Shokeid’s “Why Join A Gay Synagogue,” Cadge’s “Lesbian, Gay, and Bisexual Buddhist Practitioners,” and Vidal-Ortiz’s “Sexuality and Gender in Santería: LGBT at the Crossroads of Santería Religion” provide evidence that homosexuality and religion, at least in these religious groups, are compatible.
     Other articles, such as, Drumm’s “No Longer an Oxymoron: Integrating Gay and Lesbian Seventh Day Adventists” and Thumma’s “Gay Evangelicals: Negotiating a Religious Identity” document the struggles of some homosexuals in faith groups where homosexuality and religion are not compatible.
     Two other essays, Primiano’s “The Gay God of the City: The Emergence of the Gay and Lesbian Ethnic Parish,” Cadge’s “Reconciling Congregations Bridging Gay and Straight Communities,” and Ponticelli’s “Shades of Grey or Back to Nature? The Enduring Qualities of Ex-Gay Ministries” document the unique American trait of creating voluntary organizations to deal with social issues.
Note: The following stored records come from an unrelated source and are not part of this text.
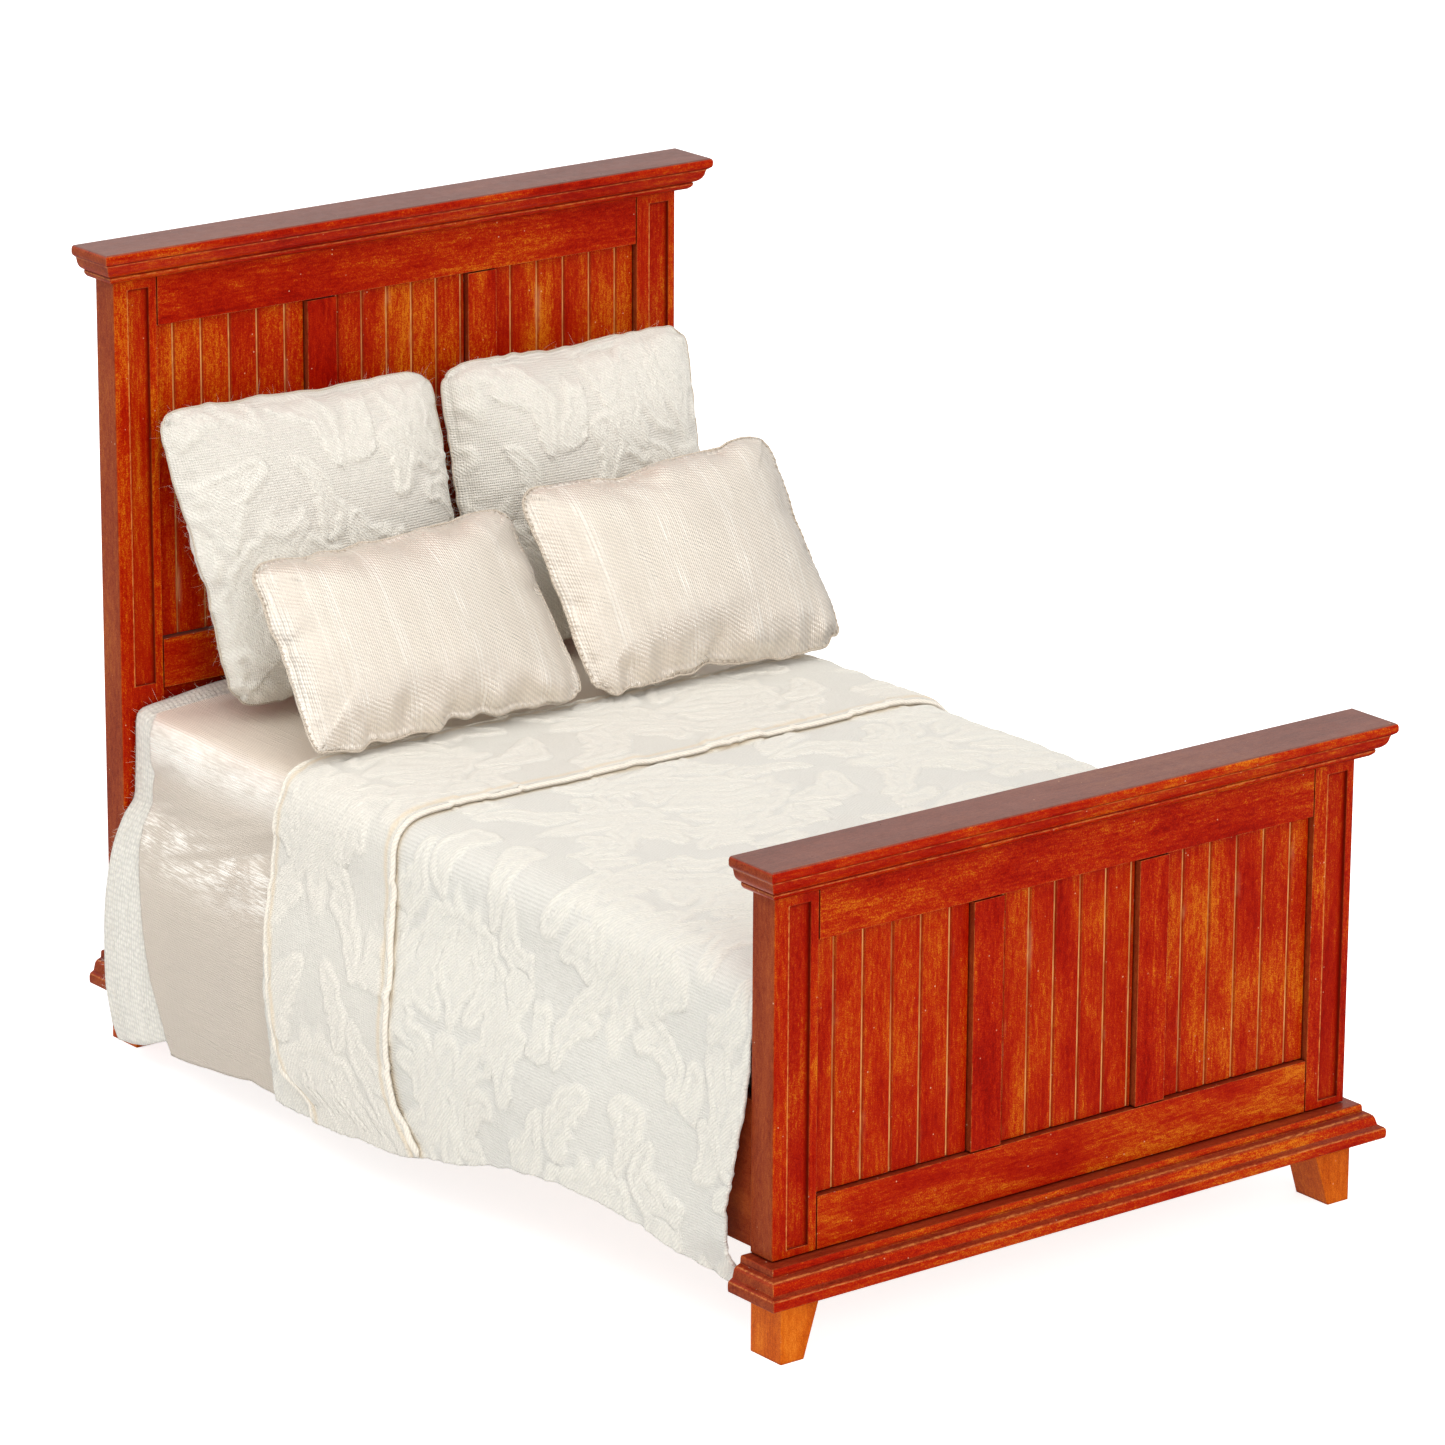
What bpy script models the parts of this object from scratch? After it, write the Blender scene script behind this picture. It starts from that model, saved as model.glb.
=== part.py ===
"""Dolls-house panel bed at 1:12 scale, dressed with bedding and four loose pillows.

X runs across the bed, Y from the footboard towards the headboard and Z up. The origin is on the floor under
the middle of the bed. Lengths below are in millimetres and become metres when a mesh is made.
"""

import math

import bmesh
import bpy
from mathutils import Matrix, Vector

MM = 0.001
SEAM = 0.2  # glue line left between two wooden pieces

# Head and foot boards: both decorated faces look towards the foot of the bed (-Y).
BOARD_HALF_WIDTH = 57.0
BOARD_DEPTH = 5.4
FOOT_FACE_Y = -86.4
HEAD_FACE_Y = 86.6
POST_WIDTH = 8.2
FIELD_WIDTH = 3.9
FIELD_DEPTH = 0.5
FIELD_SHIFT = 0.6  # the routed field sits a little to +X of the post's middle on every post
RAIL_DEPTH = 4.4
MULLION_X = 16.3
MULLION_WIDTH = 5.8
PANEL_SETBACK = 1.1
PANEL_THICKNESS = 2.0
GROOVE_WIDTH = 0.62
SIDE_GROOVES = (5, 5.5)  # count and spacing on the two side panels
CENTRE_GROOVES = (6, 5.05)

FOOT_PANEL_Z = (24.2, 64.2)
FOOT_FIELD_Z = (17.0, 70.4)
FOOT_CROWN_Z = 72.6
HEAD_PANEL_Z = (69.0, 122.0)
HEAD_FIELD_Z = (61.8, 128.6)
HEAD_CROWN_Z = 130.6
HEAD_RAIL_BOTTOM_Z = 60.7

# Mouldings: they overhang the posts at the front and at both ends, and finish flush at the back.
CROWN_SIDE, CROWN_FRONT = 4.4, 4.9
PLINTH_Z = 10.3
PLINTH_TOP_Z = 15.6
PLINTH_SIDE, PLINTH_FRONT = 4.1, 5.6
# Each level is a height above the moulding's underside and the share of the overhang reached there.
CROWN_PROFILE = (
    (0.0, 0.33), (0.3, 0.41), (0.6, 0.465), (0.95, 0.48), (1.2, 0.455), (1.26, 0.49), (1.4, 0.56),
    (1.65, 0.64), (2.0, 0.715), (2.5, 0.77), (3.1, 0.8), (3.5, 0.83), (3.72, 0.9), (3.95, 0.965),
    (4.3, 1.0), (4.95, 1.0), (5.3, 0.975), (5.5, 0.91),
)
PLINTH_PROFILE = (
    (0.0, 0.95), (0.15, 0.985), (0.6, 1.0), (1.2, 1.0), (1.6, 0.985), (1.85, 0.93), (1.98, 0.86),
    (2.15, 0.79), (2.6, 0.765), (3.15, 0.735), (3.55, 0.69), (3.85, 0.6), (4.0, 0.5), (4.1, 0.44),
    (4.35, 0.43), (4.95, 0.425), (5.2, 0.4), (5.3, 0.36),
)

BLOCK_TOP_WIDTH, BLOCK_BOTTOM_WIDTH = 7.6, 4.4  # the short feet taper on the inner side
BLOCK_FRONT = 2.0

# Side rails and the bed's inside
RAIL_OUTER_X = 56.6
RAIL_THICKNESS = 3.2
RAIL_Z = (16.4, 39.4)
CLEAT_Z = (27.8, 31.2)
CLEAT_WIDTH = 3.0
BOARD_Z = (31.4, 33.4)
MATTRESS_HALF_WIDTH = 52.4
MATTRESS_Z = (33.7, 55.2)
MATTRESS_Y = (-79.6, 86.1)
MATTRESS_ROUNDING = 3.0

# Cross-section that the innermost cloth follows, from the top of the bed down the -X or +X side
DRAPE = (
    (48.0, 55.75), (51.4, 55.4), (53.2, 54.0), (54.0, 51.6), (54.4, 46.0), (55.2, 43.0), (57.6, 39.9),
    (59.6, 35.5), (61.0, 29.0), (61.7, 22.0), (62.0, 14.0), (62.0, 4.0),
)
# name: distance outside the innermost cloth, thickness, first and last Y, height of the hem
CLOTHS = {
    "terry_blanket": (0.0, 0.7, 32.0, 85.9, 4.0),
    "satin_sheet": (0.95, 0.4, 8.0, 82.4, 6.5),
    "coverlet": (1.9, 0.8, -80.3, 45.0, 9.5),
    "coverlet_cuff": (3.05, 0.8, 10.6, 44.6, 10.5),
}

# Pillows: corners are (x, height up the pillow) in the pillow's own plane, bottom left first, anticlockwise.
EURO_THICKNESS = 15.5
SATIN_THICKNESS = 11.5
PILLOWS = {
    "euro_pillow_left": (((-43.5, 0.0), (2.4, 0.0), (2.2, 48.0), (-53.0, 50.6)), EURO_THICKNESS,
                         (72.0, 59.2), 11.5),
    "euro_pillow_right": (((3.4, 0.0), (54.0, 0.0), (54.6, 49.2), (3.4, 48.6)), EURO_THICKNESS,
                          (72.0, 59.2), 11.5),
    "satin_pillow_left": (((-51.0, 0.0), (3.0, 0.0), (3.0, 35.4), (-47.6, 34.6)), SATIN_THICKNESS,
                          (39.4, 61.2), 43.0),
    "satin_pillow_right": (((4.2, 0.0), (56.6, 0.0), (57.8, 38.2), (4.0, 36.6)), SATIN_THICKNESS,
                           (39.6, 61.2), 37.5),
}

for old in list(bpy.data.objects):
    bpy.data.objects.remove(old)

part_collection = bpy.data.collections.new("panel_bed")
cutter_collection = bpy.data.collections.new("cutters")
bpy.context.scene.collection.children.link(part_collection)
bpy.context.scene.collection.children.link(cutter_collection)


def make_material(name, colour, roughness):
    material = bpy.data.materials.new(name)
    material.use_nodes = True
    shader = material.node_tree.nodes["Principled BSDF"]
    shader.inputs["Base Color"].default_value = (*colour, 1.0)
    shader.inputs["Roughness"].default_value = roughness
    shader.inputs["Metallic"].default_value = 0.0
    material.diffuse_color = (*colour, 1.0)
    return material


WOOD = make_material("cherry_stained_wood", (0.42, 0.085, 0.018), 0.28)
LIGHT_WOOD = make_material("amber_stained_wood", (0.56, 0.17, 0.03), 0.3)
RAW_WOOD = make_material("bare_basswood", (0.62, 0.45, 0.28), 0.6)
FOAM = make_material("mattress_ticking", (0.85, 0.83, 0.78), 0.9)
TERRY = make_material("white_terry", (0.87, 0.86, 0.82), 0.95)
SATIN = make_material("ivory_satin", (0.8, 0.74, 0.67), 0.35)
BROCADE = make_material("ivory_brocade", (0.84, 0.82, 0.76), 0.7)


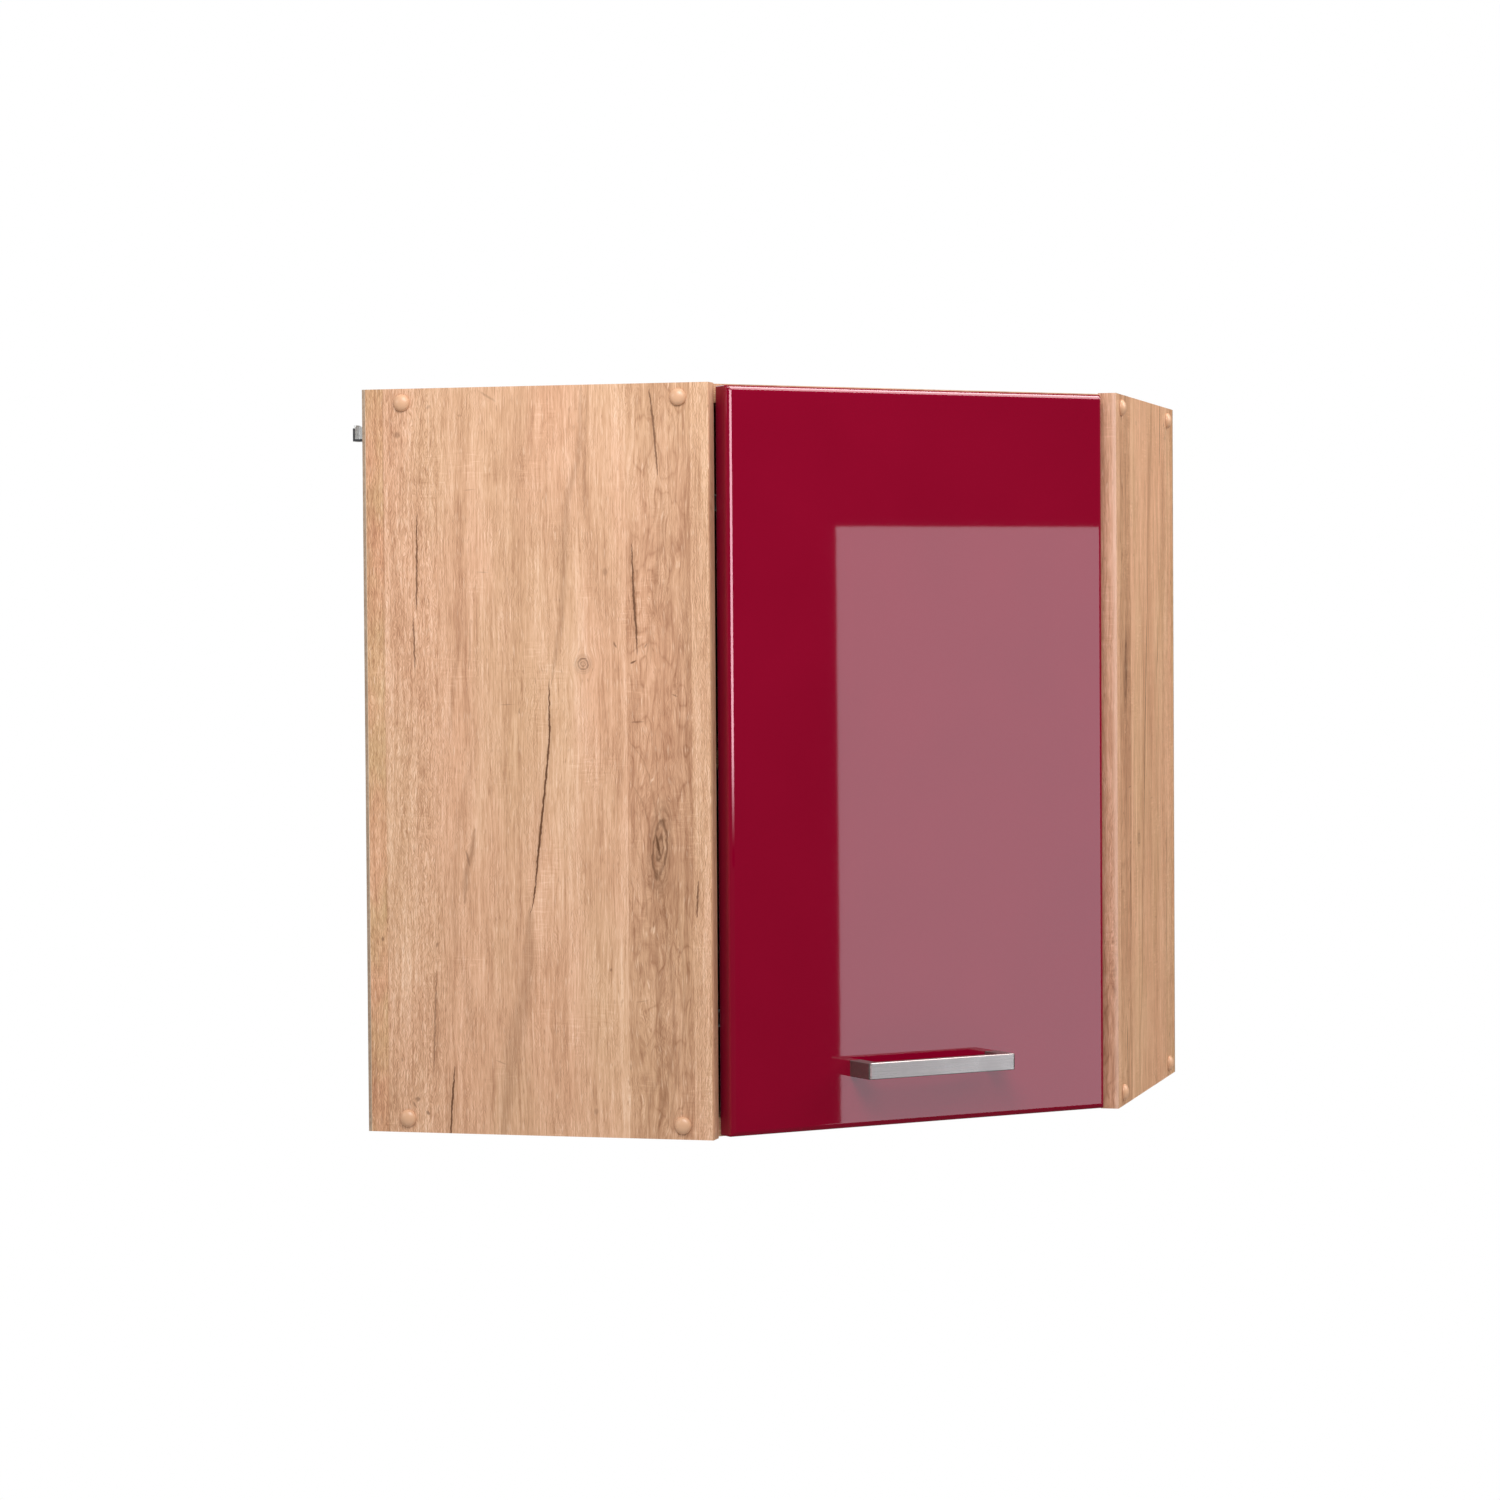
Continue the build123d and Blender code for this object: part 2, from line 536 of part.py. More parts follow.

In this case, the voluntary organizations seek to build bridges between homosexuals and their respective faith groups.

The group of essays entitled “subaltern/sectarian expressions” focuses on LGBT (lesbian, gay, bisexual, transsexual) groups creating their own religious groups that are centered on the identity of being LGBT. Building on the entrepreneurial experience that is American religious life, LGBT people create parallel groups and organizations “that nurture and solidify a new gay religious identity” (p. 164). Specifically, LGBT people have taken old cultural forms and expressions, such as liturgical practices and theologies, and innovatively have created new, distinct religious realities.
     The first three essays highlight the creation of new, innovative realities from traditional cultural forms. Lukenbill’s “Pluralism and Diversity: Music as Discourse and Information in a Gay and Lesbian Congregation” examines the music of a gay and lesbian congregation in creating a new theological identity for the congregants. Bates’ “Liberation in Truth: African American Lesbians Reflect on Spirituality and Their Church” documents the use of liberation theology and liturgical practices consistent with black church to create a religion acceptable to African American homosexuals in their relationship with the divine. Savastano’s “St. Gerard Teaches Him That Love Cancels That Out: Italian American Catholic Gay Men in Newark, New Jersey” highlights the use of iconography, symbols, and hagiography associated with St. Gerard Maiella to create a unique religious tradition.
     Wilcox’s “A Religion of One’s Own: Gender and LGBT Religiosities” builds on the work of Robert Bellah’s “sheilaism” that was first put forth in his Habits of the Heart (1985). Hasbrouck’s “Utopian Imaginaries and Faerie Practice: Mapping Routes of Relational Agency” and Neitz’s “Queering the Dragonfest: Changing the Sexualities in a Post-Patriarchal Religion” also focus on the individualism of “sheilaism,” but within the context of alternate religions in the United States.
     The final group of essays, entitled “Popular Expressions,” examines the manifestation of gay religion in popular culture. While popular culture is not religion, religion, as documented by scholars of implied religion, can be found in popular culture. And, that is what this collection of essays is devoted to—what are those expressions of LGBT culture, outside of religious institutions and organizations, where LGBT people find religion and spirituality.
     Gray & Thumma’s “The Gospel Hour: Liminality, Identity, and Religion in a Gay Bar” portrays The Gospel Hour as both a gay cabaret and a Southern evangelical revival. Gray’s “The Harvey Milk Show: Violence, Desire, and Gay Popular Culture” examines how a dramatic account of the life and death of the first openly gay elected official in the United States evokes spiritual and religious themes.
     The remaining three essays, Gorrell’s “Rite to Party: Circuit Parties and Religious Experience,” Peterson’s “Gay Men’s Spiritual Experience in the Leather Community,” and “The Spirit Within: Gay Male Culture as a Spiritual Venue” provide different viewpoints of gay male culture as spirituality, particularly the ritualism of these experiences as providing the religious meaning for the participants.
     Gay Religion is a groundbreaking book and with any groundbreaking book some mistakes are bound to be made. For example, a few of the essays in this collection are rather dated. Yet, what makes a groundbreaking book so powerful is that it focuses attention on a much-neglected issue and initiates further discussion and study. Gay Religion provides a valuable resource, both as a text and a typology, to continue studying and documenting the relationship between homosexuality and

religion in the United States in the twenty-first century. It will be a valuable resource in the classroom to enable students to see the complexity of the LGBT lifestyle both in American religion and society. Furthermore, Gay Religion will spur current students to become scholars of the emerging field of gay religion.